Pkk ilk çıktığı 1980 li yıllarda Özellikle Özal Hükümeti, PKK lılar için bir avuç eşkiya diyerek küçümsediler.

Bu Küçümsedikleri Terör örgütü 30,000 den fazla Askerimizi,Vatandaşımızı,Bebeğimizi şehit etti.

PKK yı iyi tanımak onu bitirmek için şarttır.
Bize ne bu bebek katilleri hakkında herşey demek,Türkiye Cumhuriyeti nin gelmiş geçmiş en büyük Vatanhainliği ve Bölücülüğünü bilmemek demektir.

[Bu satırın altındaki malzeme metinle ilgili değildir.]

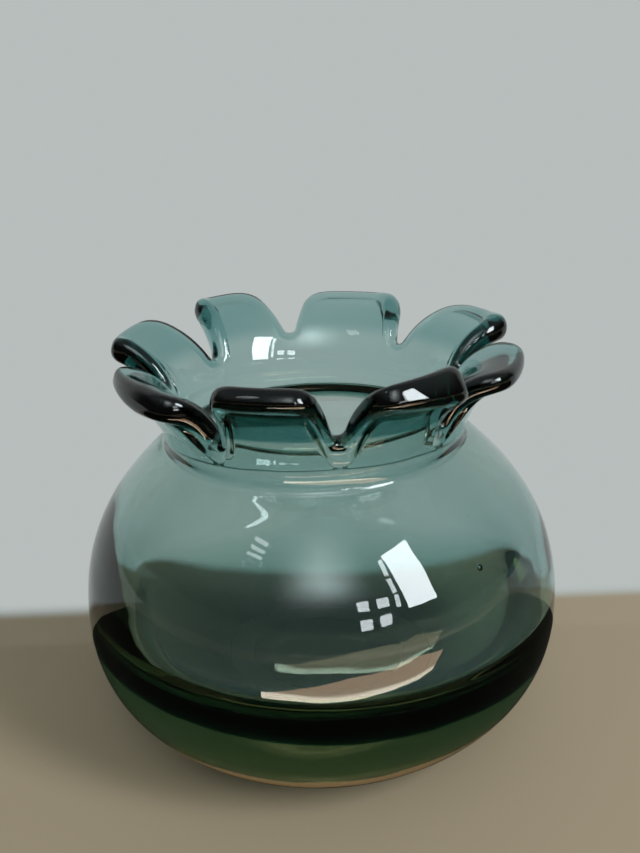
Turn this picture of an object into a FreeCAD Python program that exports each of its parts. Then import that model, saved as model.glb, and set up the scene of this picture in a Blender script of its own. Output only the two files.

Türkiyede PKK hakkında heryerde bölük pörçük birkaç bilgi hariç bildiğimiz detay birşey yok

Herkes Sözde Liderlerinin ÖCALAN olduğunu biliriz ama bir Terör örgütünün en can alıcı elemanı olan Kasası kimdir bilmeyiz

PKK ya destek veren DTP olduğunu biliriz ama Dünyada 500 den fazla PKK lı Dernek Vakıf olduğunu bilmeyiz

PKK ya katılanların olduğunu biliriz ama PKK ya katılanların ailelerine PKK nın aylık maaş verdiğini bilmeyiz

PKK nın tüm geliri uyuşturucudan diye biliriz ama en yüksek gelirin kaçakçılıktan geldiğini ve 15 den fazla Kaçakçılıktan haraç aldıkları Sınır kapılarının olduğunu bilmeyiz

PKK nın silahları olduğunu biliriz ama bunların Ülkelere göre yüzdesel dağılımını bilmeyiz

Bunun gibi bilmediğimiz yüzlerce binlerce detay vardır.


Düşmanımızın hakkında herşeyi bileceğiz ve bu savaşta yenen taraf olacağız....

----------